Posted: Tue Jun 18, 2019 9:55 pm
by Joe Gayo
The cathode is in the center along the axis of the magnetic field (the plot is oriented vertically but the actual layout is horizontal)

(P.S. I'm working on a paper that I planing on submitting to a journal to discuss this system.)

Re: Joe Gayo's lab tour

Posted: Wed Jun 19, 2019 12:09 am
by Robert Dwyer
Neutron counts into the 1e7 range with a smaller chamber! Wow! I never though I would see it. This is a great system. It is cool to see that you are using software like FEMM to investigate your fields. It would be interesting to see plots of the E-field in your setup as well.

After going back through my data and reading some articles, I had gotten the mindset that the high operating pressures were in fact hurting as the ions would collide with too many neutrals not allowing them to reach higher energies. It appears I was wrong. Perhaps these systems want more power (voltage and current) in the high pressure regime, or perhaps my old system was not clean enough to see the big numbers... Either way, great job.
Of course you also have that background field, who knows how much of these improved numbers come from each of things, or any combination of these things.

Re: Joe Gayo's lab tour

Posted: Wed Jun 19, 2019 12:21 am
by Joe Gayo
How about a PIC simulation that shows the time evolved potential field:
https://youtu.be/wEO5Ewo_H_w (Note: The cathode is at 0V and the chamber walls at 50kV)

Re: Joe Gayo's lab tour

Posted: Wed Jun 19, 2019 3:30 am
by Scott Moroch
I was interested in your 7-hole grid design. The models support the observations.

Simulation Video: https://www.youtube.com/watch?v=P5lp3Wu ... e=youtu.be

Initial distribution is circular, launched from the left with 0 KE. Grid at -60kV with respect to the chamber.

Re: Joe Gayo's lab tour

Posted: Wed Jun 19, 2019 12:16 pm
by Rex Allers
So PIC simulation is new to me. From a little searching I assume this is
particle-in-cell computation, a method for simulating plasma.

This wiki covers the basics -- https://en.wikipedia.org/wiki/Particle-in-cell

Looking at your plot in the youtube link, it seems the simulation only represents a quarter of a slice through the whole device. Symmetry means the fields in the other three quadrants are just mirrors of the one calculated.

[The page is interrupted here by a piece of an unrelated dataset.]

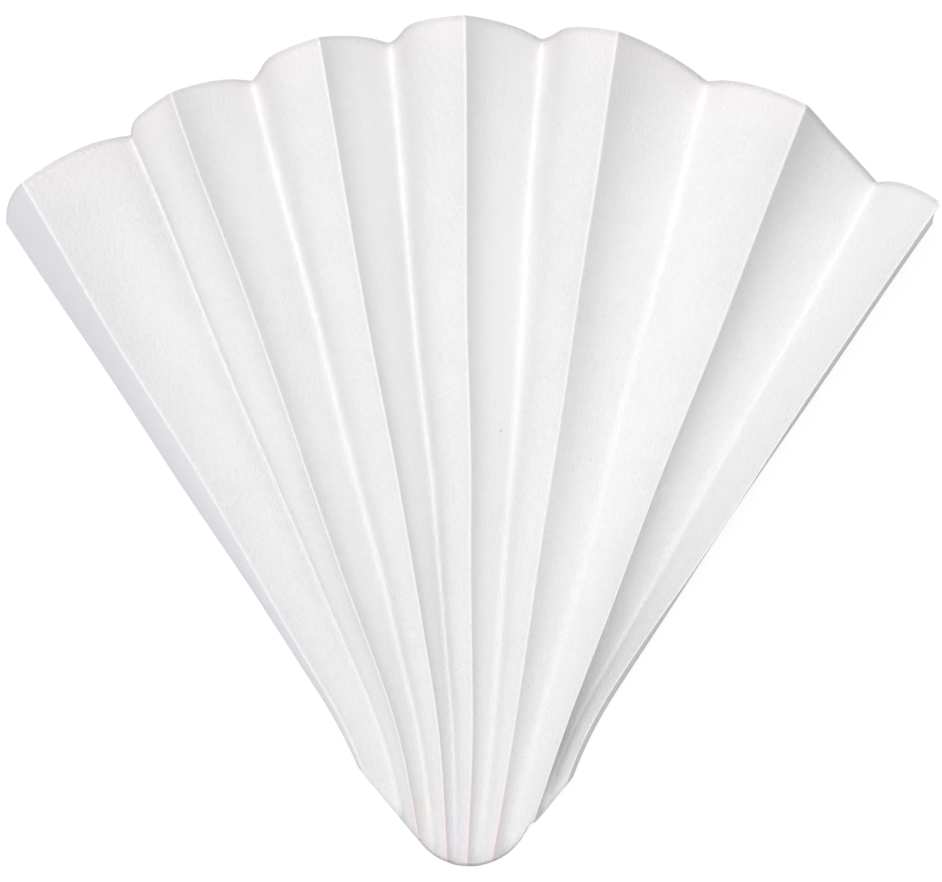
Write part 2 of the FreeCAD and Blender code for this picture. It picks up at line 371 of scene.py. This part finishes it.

Not needed, but I captured one frame from your video and did the mirroring of the main plot window, so the field in the whole device would look like this.
PIC sim full.png
I assume the elapsing time as the video plays reflects actual time for the plasma to evolve in the chamber. Does the simulation give the actual time represented across the video?

I have one small question about the voltages. You said the chamber was at 60 kV. Looking at the sim plots, the two edges that seem to represent the chamber edges appear to always be at 50 kV. As the fields evolve some areas get up to 60 kV but those outside edges are still at 50 kV. Does this mean the external excitation voltage applied is 50 kV?

What software did you use to run this?

Thanks for sharing.

Re: Joe Gayo's lab tour

Posted: Wed Jun 19, 2019 4:00 pm
by Carl Willis
Joe, this is a top-flight effort, and I am thrilled to see what appears to be a novel paradigm in fusor efficiency developing in your work.

The regime of high pressure, small electrodes, high potential, and high neutron yield is undoubtedly a new domain worthy of further attention.

Have you provided a detailed discussion of your electrode geometry on this board? I apologize if I missed it; I have mostly been away from the forums the last few years. But it's progress like this that will make me come back!

Thanks for sharing your impressive project here.

-Carl

Re: Joe Gayo's lab tour

Posted: Wed Jun 19, 2019 6:02 pm
by Joe Gayo
@Rex Yes, in this simulation the applied potential difference is 50kV. You are correct about the symmetry of the simulation as well. The animation represents microseconds. The software is Starfish (https://www.particleincell.com/starfish/ - Free!)

@Carl Thanks! The electrode geometry is discussed in my lab tour video on YouTube. I'm constantly refining the electrode geometry based on simulation and testing. The next "knob" to turn will be material selection.

Re: Joe Gayo's lab tour

Posted: Thu Jun 20, 2019 9:08 pm
by Jon Rosenstiel
Joe,

Awesome work, and congrats on the ultra-mega neutron numbers, you are the man! After many, many years the baton has finally found a new home... about time! And you didn't just up the ante a little bit, you blew it to smithereens!

In your video you mention that your device's neutron output on axis with the plasma beam is about 2 times that of the neutron output measured at right angles to the beam. As your device is not truly isotropic in neutron output it may be more accurate to quantify neutron flux in neutrons/sq-cm/second.

Jon Rosenstiel

PS: Anyone have a foot or so of 4" x 4" 6061-T6 bar stock they wanna part with?